Second, we have to allow oversight and expertise in our lives.  If we neglect what we can learn from the frequent "passing" of truth through our lives, we allow ground to go fallow.  Fallow ground is unseeded - it has only the potential to bring forth a harvest of weeds.  There is no purposeful seeding - so the animals and birds of the air will drop whatever seeds they carry, leading to innumerable things we might not have wanted to deal with!  We need purposeful seeding - for cultivated soil is prepared for the purpose of seeding.  Yet, there are seasons of seeding and seasons of "rest" for the soil of our hearts.  Both are necessary - both are best understood when we learn from the one who can provide oversight and direction for each - the Holy Spirit.

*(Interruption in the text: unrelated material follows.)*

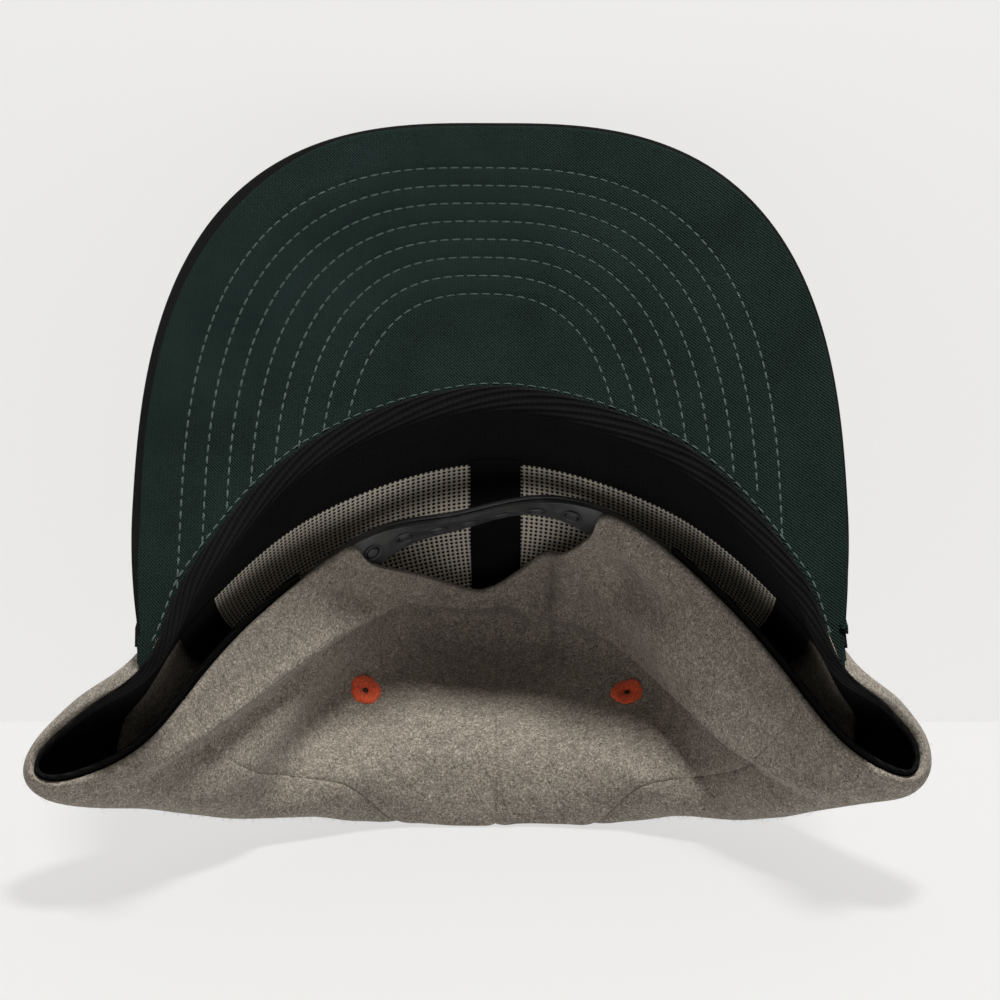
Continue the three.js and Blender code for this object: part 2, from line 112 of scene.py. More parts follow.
# The right half's sections, front to back, as shares of the lying crown: rim, lip, band, wall, slope, base
SECTIONS = [
    ("front", peak_root(0), (0, 0.122, 0.941), (0, 0.292, 0.816),
     (0, 0.55, 0.599), (0, 0.686, 0.392), (0, 0.535, 0.149)),
    ("brow", peak_root(0.53), (0.446, -0.082, 0.861), (0.453, 0.08, 0.737),
     (0.449, 0.391, 0.529), (0.364, 0.525, 0.315), (0.217, 0.45, 0.119)),
    ("temple", peak_root(0.854), (0.721, -0.476, 0.671), (0.745, -0.297, 0.564),
     (0.703, 0.048, 0.39), (0.526, 0.269, 0.217), (0.298, 0.351, 0.082)),
    ("peak end", peak_root(0.953), (0.808, -0.682, 0.57), (0.825, -0.478, 0.464),
     (0.747, -0.155, 0.298), (0.552, 0.073, 0.149), (0.316, 0.264, 0.045)),
    ("corner", (1.001, -0.591, 0.38), (1.032, -0.51, 0.342), (0.892, -0.285, 0.283),
     (0.725, -0.038, 0.156), (0.524, 0.048, 0.07), (0.306, 0.163, 0)),
    ("heel", (0.971, -0.744, 0.293), (0.969, -0.684, 0.244), (0.812, -0.42, 0.17),
     (0.669, -0.16, 0.085), (0.469, -0.041, 0.03), (0.279, 0.075, -0.024)),
    ("flank", (0.8, -0.69, 0.364), (0.784, -0.664, 0.289), (0.721, -0.508, 0.17),
     (0.596, -0.251, 0.074), (0.424, -0.133, 0.052), (0.243, 0.056, -0.04)),
    ("rear", (0.719, -0.526, 0.429), (0.69, -0.498, 0.358), (0.604, -0.376, 0.23),
     (0.507, -0.175, 0.156), (0.362, -0.122, 0.126), (0.198, 0.019, -0.045)),
    ("flap", (0.561, -0.2, 0.553), (0.532, -0.183, 0.488), (0.447, -0.102, 0.367),
     (0.418, 0.106, 0.254), (0.281, -0.064, 0.152), (0.135, -0.006, -0.045)),
    ("tab", (0.291, 0.071, 0.674), (0.281, 0.111, 0.613), (0.234, 0.254, 0.49),
     (0.21, 0.432, 0.338), (0.145, -0.011, 0.16), (0.072, -0.019, -0.045)),
    ("back", (0, 0.081, 0.674), (0, 0.178, 0.632), (0, 0.371, 0.544),
     (0, 0.555, 0.331), (0, -0.011, 0.16), (0, -0.019, -0.045)),
]
HALF = np.array([row[1:] for row in SECTIONS], float) * SIZE
RINGS = np.concatenate([HALF, HALF[9:0:-1] * (-1, 1, 1)]).transpose(1, 0, 2)
STOPS = np.array((0, 0.06, 0.2, 0.42, 0.64, 0.84, 1))
APEX = np.array((0, 0.257, 0.047)) * SIZE

# Where the cloth was pushed out of the even shape: place round and down, reach round and down, and the
# shift as shares of the sizes
PUSHES = [
    ("strap drawn left", 10, 0, 1.4, 0.16, (-0.07, 0, 0)),
    ("right tab up", 9, 0.05, 1, 0.22, (0, 0.01, 0.038)),
    ("left tab down", -9, 0.05, 1, 0.22, (0, -0.01, -0.038)),
    ("arch lifted right", 9.5, 0.24, 0.6, 0.17, (0, 0, 0.06)),
    ("arch lifted left", -9.3, 0.2, 0.55, 0.17, (0, 0, 0.045)),
    ("arch hangs", -9.65, 0.36, 0.5, 0.15, (0, 0, -0.025)),
    ("left corner drawn out", -4.5, 0, 1.1, 0.32, (-0.085, 0, -0.015)),
]


def placed(points):
    return (points + PLACE) / 1000


def smooth(x, low, high):
    share = np.clip((x - low) / (high - low), 0, 1)
    return share * share * (3 - 2 * share)


def between(a, b, c, d, share):
    """Centripetal Catmull-Rom step from b to c."""
    ab, bc, cd = (np.sqrt(np.maximum(np.linalg.norm(q - p, axis=-1), 1e-6))[..., None]
                  for p, q in ((a, b), (b, c), (c, d)))
    share = np.asarray(share)[..., None]
    leave = ((b - a) / ab - (c - a) / (ab + bc) + (c - b) / bc) * bc
    arrive = ((c - b) / bc - (d - b) / (bc + cd) + (d - c) / cd) * bc
    return b + share * (leave + share * (3 * (c - b) - 2 * leave - arrive
                                         + share * (2 * (b - c) + leave + arrive)))


def sharp_ring(u, row):
    first = np.floor(u).astype(int)
    corners = [RINGS[row][(first + step) % LAP] for step in (-1, 0, 1, 2)]
    return between(*corners, u - first)


def ring(u, row):
    side = np.abs((u + 1.5 * LAP) % LAP - LAP / 2)
    play = FOLD_PLAY * smooth(side, PEAK_END, PEAK_END + 0.8)
    play = play * (1 - smooth(side, ARCH_START - 1, ARCH_START))
    return (sharp_ring(u - play, row) + sharp_ring(u + play, row)) / 4 + sharp_ring(u, row) / 2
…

Third, we need the frequency of relating to one another.  Why?  I think it is because God knew we'd best understand where growth could begin when we have the opportunity to see how growth began in the life of another.  We learn by example.  Much of my gardening ability is not my own - I learned it from others.  We need to see God "in a bod" to help us understand the potential of what he can do when we allow him to do it in us.  So, he gives us the "friend tools" to assist us in seeing how he worked out the consistency in the life of another so we won't be discouraged when we don't see the consistency in our own lives.  In fact, if we allow them, our "friend tools" will encourage us toward consistency - allowing all the tools to do their work, in the right season, in order to bring forth an awesome harvest in season.  Just sayin!